Work to do
Every line of the data must be copied exactly.

Supplied data
--

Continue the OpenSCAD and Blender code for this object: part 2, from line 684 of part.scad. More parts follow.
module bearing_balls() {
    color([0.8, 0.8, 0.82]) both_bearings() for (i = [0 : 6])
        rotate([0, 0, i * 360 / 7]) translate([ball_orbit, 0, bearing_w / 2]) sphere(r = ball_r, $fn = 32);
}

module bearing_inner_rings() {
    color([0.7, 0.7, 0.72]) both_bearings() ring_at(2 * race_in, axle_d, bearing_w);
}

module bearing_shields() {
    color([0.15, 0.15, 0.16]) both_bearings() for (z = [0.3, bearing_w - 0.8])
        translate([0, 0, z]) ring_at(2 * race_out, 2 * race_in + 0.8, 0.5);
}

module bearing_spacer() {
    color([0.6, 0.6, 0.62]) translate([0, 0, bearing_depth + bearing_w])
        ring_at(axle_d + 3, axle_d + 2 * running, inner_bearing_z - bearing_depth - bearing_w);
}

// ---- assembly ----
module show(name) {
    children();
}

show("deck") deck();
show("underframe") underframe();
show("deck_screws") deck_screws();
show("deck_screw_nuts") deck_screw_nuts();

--

Output below
Continue the OpenSCAD and Blender code for this object: part 2, from line 684 of part.scad. More parts follow.
module bearing_balls() {
    color([0.8, 0.8, 0.82]) both_bearings() for (i = [0 : 6])
        rotate([0, 0, i * 360 / 7]) translate([ball_orbit, 0, bearing_w / 2]) sphere(r = ball_r, $fn = 32);
}

module bearing_inner_rings() {
    color([0.7, 0.7, 0.72]) both_bearings() ring_at(2 * race_in, axle_d, bearing_w);
}

module bearing_shields() {
    color([0.15, 0.15, 0.16]) both_bearings() for (z = [0.3, bearing_w - 0.8])
        translate([0, 0, z]) ring_at(2 * race_out, 2 * race_in + 0.8, 0.5);
}

module bearing_spacer() {
    color([0.6, 0.6, 0.62]) translate([0, 0, bearing_depth + bearing_w])
        ring_at(axle_d + 3, axle_d + 2 * running, inner_bearing_z - bearing_depth - bearing_w);
}

// ---- assembly ----
module show(name) {
    children();
}

show("deck") deck();
show("underframe") underframe();
show("deck_screws") deck_screws();
show("deck_screw_nuts") deck_screw_nuts();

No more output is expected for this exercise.